[edit]
Precision/Recall on Imbalanced Test Data
Proceedings of The 26th International Conference on Artificial Intelligence and Statistics, PMLR 206:9879-9891, 2023.
Abstract
In this paper we study the problem of estimating accurately the precision and recall for binary classification when the classes are imbalanced and only a limited number of human labels are available. One common strategy is to over-sample the small positive class predicted by the classifier. Rather than random sampling where the values in a confusion matrix are observations coming from a multinomial distribution, we over-sample the minority positive class predicted by the classifier, resulting in two independent binomial distributions. But how much should we over-sample? And what confidence/credible intervals can we deduce based on our over-sampling?

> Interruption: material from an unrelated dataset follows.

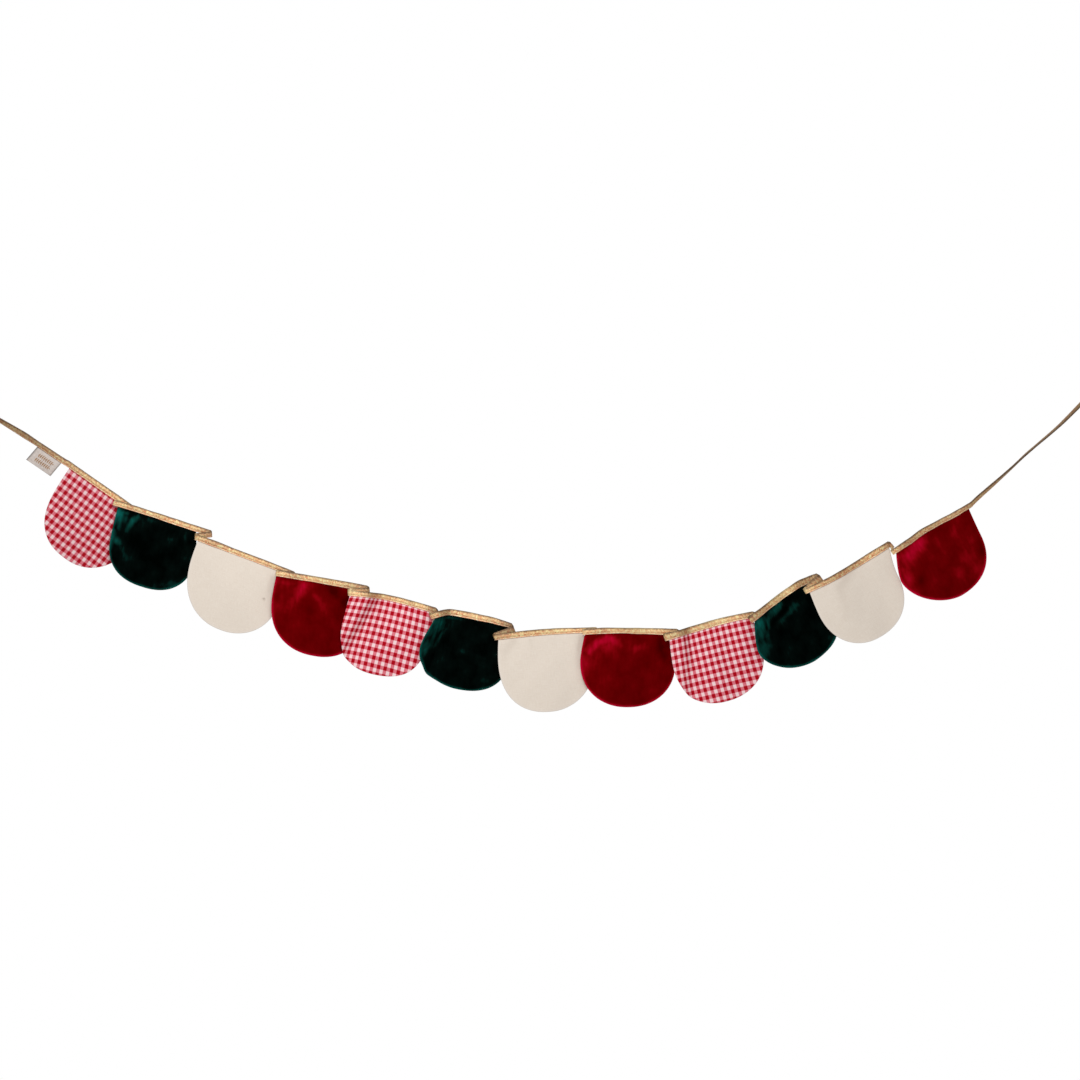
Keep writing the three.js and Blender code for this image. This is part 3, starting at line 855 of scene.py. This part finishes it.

We provide formulas for (1) the confidence intervals of the adjusted precision/recall after over-sampling; (2) Bayesian credible intervals of adjusted precision/recall. For precision, the higher the over-sampling rate, the narrower the confidence/credible interval. For recall, there exists an optimal over-sampling ratio, which minimizes the width of the confidence/credible interval. Also, we present experiments on synthetic data and real data to demonstrate the capability of our method to construct accurate intervals. Finally, we demonstrate how we can apply our techniques to Yahoo mail’s quality monitoring system.